Hasilnya cukup menggembirakan. Permukaan air naik kembali, kadar garam berkurang, dan beberapa spesies ikan berhasil kembali. Nelayan di wilayah Small Aral bahkan mulai bisa melaut lagi meski hasilnya tidak sebesar dulu.

Keberhasilan ini memberi pelajaran bahwa, meski sulit, upaya rehabilitasi masih mungkin dilakukan asalkan ada komitmen dan kerja sama nyata.

6. Fenomena “Kapal Hantu”

Salah satu pemandangan paling terkenal dari Laut Aral adalah kapal-kapal berkarat yang terdampar di tengah gurun. Kapal-kapal itu dulunya berlayar di perairan luas, membawa hasil tangkapan ikan ke pelabuhan.

Kini, kapal-kapal tersebut hanya berdiri bisu di padang pasir, jauh dari garis air.
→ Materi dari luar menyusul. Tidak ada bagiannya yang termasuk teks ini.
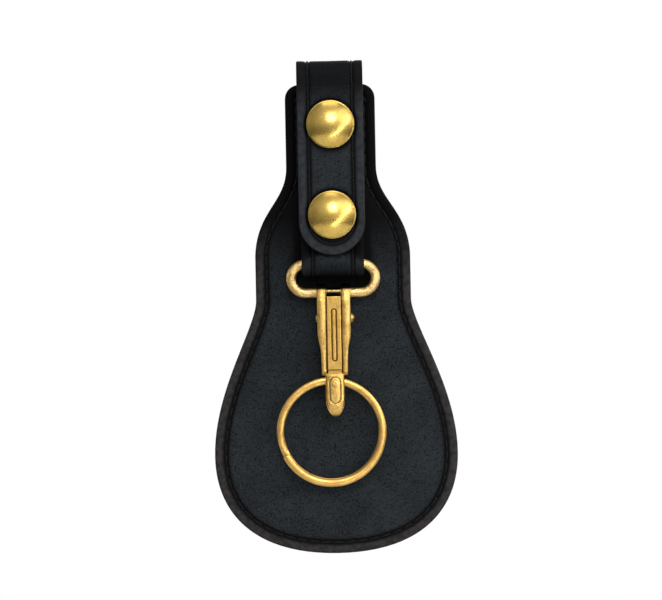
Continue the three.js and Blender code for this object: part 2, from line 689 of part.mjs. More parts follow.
/** The section's long side lies across the ring. */
function ringSection(across, along) {
  const shape = new THREE.Shape();
  shape.absellipse(0, 0, across / 2, along / 2, 0, 2 * Math.PI, false);
  return shape;
}

function splitRing() {
  return new THREE.ExtrudeGeometry(ringSection(RING_LEAF, RING_WIDTH), {
    steps: 88,
    curveSegments: 4,
    bevelEnabled: false,
    extrudePath: new RingLine(),
  });
}

// ---------- assembly ----------

const leather = () => new THREE.MeshStandardMaterial({ color: 0x2a2e31, roughness: 0.62, metalness: 0 });
const lining = () => new THREE.MeshStandardMaterial({ color: 0x1c1d1f, roughness: 0.8, metalness: 0 });
const thread = () => new THREE.MeshStandardMaterial({ color: 0x0b0b0c, roughness: 0.7, metalness: 0 });
const brass = () => new THREE.MeshStandardMaterial({ color: 0xc79a4b, roughness: 0.3, metalness: 1 });
const steel = () => new THREE.MeshStandardMaterial({ color: 0xb8b8b6, roughness: 0.35, metalness: 1 });

const holder = new THREE.Group();

function add(name, geometry, material) {
  const mesh = new THREE.Mesh(geometry, material);
  mesh.name = name;
  holder.add(mesh);
  return mesh;
}

add("flap_front", flapFront(), leather());
add("flap_back", flapBack(), leather());
add("flap_seam_front", flapSeam(true), thread());
add("flap_seam_back", flapSeam(false), thread());

add("strap_tab_outer", tabLayer("outer"), leather());
add("strap_tab_lining", tabLayer("lining"), lining());
add("strap_tab_seam", tabSeam(), thread());
add("strap_fold_outer", foldLayer("outer"), leather());
add("strap_fold_lining", foldLayer("lining"), lining());
add("strap_carrier_outer", carrierLayer("outer"), leather());
add("strap_carrier_lining", carrierLayer("lining"), lining());
add("strap_carrier_seam_left", carrierSeam(-1), thread());
add("strap_carrier_seam_right", carrierSeam(1), thread());

for (const [level, z] of Object.entries(snapZ)) {
  add(`snap_cap_${level}`, snapCap(), brass()).position.z = z;
  add(`snap_socket_${level}`, snapSocket(), brass()).position.z = z;
  add(`snap_spring_${level}`, snapSpring(), steel()).position.z = z;
  add(`snap_stud_${level}`, snapStud(), brass()).position.z = z;
  add(`snap_post_${level}`, snapPost(), brass()).position.z = z;
}

add("dee_loop", deeLoop(), brass());
add("hook_body", hookBody(), brass());
add("hook_gate", gate(), brass());
add("hook_gate_pin", gatePin(), brass());
add("hook_gate_spring", gateSpring(), steel());
add("split_ring", splitRing(), brass());

export default holder;
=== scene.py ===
"""Leather belt key holder: a studded strap, a snap hook with a split ring, and a stitched flap.

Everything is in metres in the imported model's frame: +Z up, the front faces -Y, and the origin is
the middle of the belt slot. Sizes and places come from the frame's boxes wherever a solid holds
them.
"""

import logging
import math
from dataclasses import asdict, dataclass, field
from enum import Enum
from typing import Callable, Iterable, Sequence

import bmesh
import bpy
import numpy as np
from mathutils import Matrix, Vector
from mathutils.geometry import delaunay_2d_cdt


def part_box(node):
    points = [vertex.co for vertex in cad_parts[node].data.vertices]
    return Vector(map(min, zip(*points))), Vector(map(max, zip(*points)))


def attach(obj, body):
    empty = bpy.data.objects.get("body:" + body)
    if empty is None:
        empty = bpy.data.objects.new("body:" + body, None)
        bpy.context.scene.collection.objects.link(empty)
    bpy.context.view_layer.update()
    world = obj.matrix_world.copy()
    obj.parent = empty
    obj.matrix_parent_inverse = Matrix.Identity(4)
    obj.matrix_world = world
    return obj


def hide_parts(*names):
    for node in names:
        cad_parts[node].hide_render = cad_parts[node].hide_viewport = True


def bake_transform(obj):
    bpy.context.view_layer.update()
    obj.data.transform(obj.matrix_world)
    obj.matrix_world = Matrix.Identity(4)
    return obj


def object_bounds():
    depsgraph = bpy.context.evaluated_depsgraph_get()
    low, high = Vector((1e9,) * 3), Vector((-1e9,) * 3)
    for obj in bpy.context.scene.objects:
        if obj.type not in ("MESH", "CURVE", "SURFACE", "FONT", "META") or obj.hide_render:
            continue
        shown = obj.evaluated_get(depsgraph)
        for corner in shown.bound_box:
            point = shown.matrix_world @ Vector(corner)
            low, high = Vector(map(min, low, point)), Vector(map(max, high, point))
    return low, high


MM = 0.001
LOG = logging.getLogger("key_holder")

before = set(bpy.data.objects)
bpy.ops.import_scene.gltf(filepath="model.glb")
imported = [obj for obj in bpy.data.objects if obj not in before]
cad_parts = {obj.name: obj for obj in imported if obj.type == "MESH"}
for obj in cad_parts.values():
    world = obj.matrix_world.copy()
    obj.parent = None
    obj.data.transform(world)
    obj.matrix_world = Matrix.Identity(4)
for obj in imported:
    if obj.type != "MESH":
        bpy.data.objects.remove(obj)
CAD_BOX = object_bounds()

Array = np.ndarray
Socket = bpy.types.NodeSocket
Colour = tuple[float, float, float, float]
Place = Callable[[Array, Array, Array], Array]
Circles = tuple[tuple[float, float, tuple[float, ...]], ...]


# ---------------------------------------------------------------- node helpers


class Nodes:
    """Adds nodes to a tree and links them by short calls."""

    def __init__(self, tree: bpy.types.NodeTree) -> None:
        """Keeps the tree that the nodes go to.

        Args:
            tree: A shader or geometry node tree.
        """
        self.tree = tree

    def add(self, kind: str, inputs: dict | None = None, **settings: object) -> bpy.types.Node:
        """Adds a node, sets its properties and fills its inputs.

        Args:
            kind: The node's type name.
            inputs: Values or output sockets for its input sockets, by name or index.
            **settings: Properties set on the node itself.

        Returns:
            The new node.
        """
        node = self.tree.nodes.new(kind)
        for key, value in settings.items():
            setattr(node, key, value)
        self.feed(node, inputs or {})
        return node

    def feed(self, node: bpy.types.Node, inputs: dict) -> None:
        """Links or sets a node's inputs.

        Args:
            node: The node that is fed.
            inputs: Values or output sockets for its input sockets, by name or index.
        """
        for key, value in inputs.items():
            socket = node.inputs[key]
            if isinstance(value, Socket):
                self.tree.links.new(value, socket)
            else:
                socket.default_value = value

    def attribute(self, name: str) -> Socket:
        """Reads a number that the mesh carries under a name."""
        return self.add("ShaderNodeAttribute", attribute_name=name).outputs["Fac"]

    def noise(self, place: Socket, scale: float, detail: float, **more: float) -> Socket:
        """Adds a noise texture.

        Args:
            place: The coordinates that it reads.
            scale: Its scale.
            detail: Its number of finer layers.
            **more: Values for its other inputs.

        Returns:
            Its value's socket.
        """
        inputs = {"Vector": place, "Scale": scale, "Detail": detail, **more}
        return self.add("ShaderNodeTexNoise", inputs).outputs[0]

    def bump(self, height: Socket, distance: float) -> Socket:
        """Turns a height into a bumped normal."""
        inputs = {"Strength": 1.0, "Distance": distance, "Height": height}
        return self.add("ShaderNodeBump", inputs).outputs[0]

    def math(self, operation: str, *values: object) -> Socket:
        """Adds a Math node, fills its inputs in order and returns its output."""
        return self.add("ShaderNodeMath", dict(enumerate(values)), operation=operation).outputs[0]

    def weighted(self, first: object, weight: float, second: object, other: float) -> Socket:
        """Adds two values, each times its weight."""
        return self.math("ADD", self.math("MULTIPLY", first, weight),
                         self.math("MULTIPLY", second, other))

    def span(self, value: object, low: float, high: float, to_low: float, to_high: float) -> Socket:
        """Maps a value from one range to another, clamped and smooth.

        Args:
            value: The socket that is mapped.
            low: Start of the range it comes from.
            high: End of the range it comes from.
            to_low: Result at the start.
            to_high: Result at the end.

        Returns:
            The result's socket.
        """
        inputs = {0: value, 1: low, 2: high, 3: to_low, 4: to_high}
        return self.add("ShaderNodeMapRange", inputs, interpolation_type="SMOOTHSTEP").outputs[0]

    def mix(self, share: object, first: object, second: object) -> Socket:
        """Mixes two colours.

        Args:
            share: How much of the second colour shows.
            first: A colour or a colour socket.
            second: A colour or a colour socket.

        Returns:
            The mixed colour's socket.
        """
        inputs = {0: share, 6: first, 7: second}
        return self.add("ShaderNodeMix", inputs, data_type="RGBA").outputs[2]


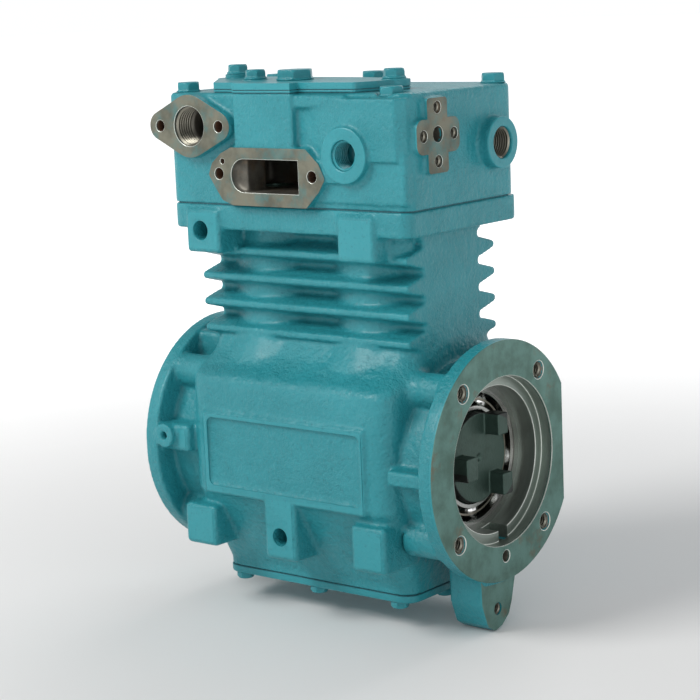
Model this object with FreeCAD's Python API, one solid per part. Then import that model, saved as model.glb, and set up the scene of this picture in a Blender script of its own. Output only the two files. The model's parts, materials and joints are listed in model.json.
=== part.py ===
import FreeCAD, Part
import math
import os
from FreeCAD import Vector

# Two-cylinder, flange-mounted reciprocating air compressor. Millimetres.
# X runs along the crankshaft and is 0 on the pump flange face, Y is across, Z is up.
# The crankshaft axis is y = 0, z = 0.

# Driving dimensions
PUMP_FLANGE_R = 80.0
PUMP_FLANGE_T = 11.0
PUMP_FLAT_Y = 69.3
PILOT_R = 56.1
PILOT_DEPTH = 8.7
BOLT_CIRCLE_R = 68.0
PUMP_BOLT_ANGLES = (129.6, 52.0, 311.6, 220.9)
PUMP_BOLT_R = 4.85
PUMP_BOLT_DEPTH = 26.0
BOLT_BOSS_R = 11.5

DRIVE_FACE_X = -245.75
DRIVE_FLANGE_R = 82.7
DRIVE_FLANGE_T = 11.0
DRIVE_BOLT_CIRCLE_R = 70.0
DRIVE_BOLT_R = 6.75
DRIVE_BOLT_ANGLES = (45.0, 135.0, 225.0, 315.0)
OIL_FEED_X = -228.0
OIL_FEED_Z = 9.0

CASE_X = (-212.0, -36.0)
CASE_Y = 75.0
CASE_Z = (-26.0, 50.0)
BASE_X = (-209.5, -46.0)
BASE_Y = 46.0
BASE_Z = -88.0
CORNER_R = 16.0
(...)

Pemandangan ini begitu ikonik hingga sering dijuluki “kapal hantu.”

Kapal-kapal ini menjadi simbol nyata dari kesalahan manusia dalam mengelola alam, bahwa alam yang rusak tidak mudah untuk dikembalikan seperti semula.

Baca juga: Danau Poso: Cerita Legenda dan Keindahannya di Bumi Sulawesi Tengah

Kisah Laut Aral mengingatkan bahwa alam bisa hilang jika dikelola dengan serakah dan tanpa perhitungan. Dari samudra luas yang memberi kehidupan, kini hanya tersisa gurun dan kapal berkarat sebagai saksi bisu.

Meski ada sedikit harapan di sebagian wilayahnya, luka yang ditinggalkan terlalu dalam untuk pulih sepenuhnya. Laut Aral pun menjadi pelajaran penting bagi dunia, bahwa menjaga keseimbangan alam bukan pilihan, melainkan kebutuhan.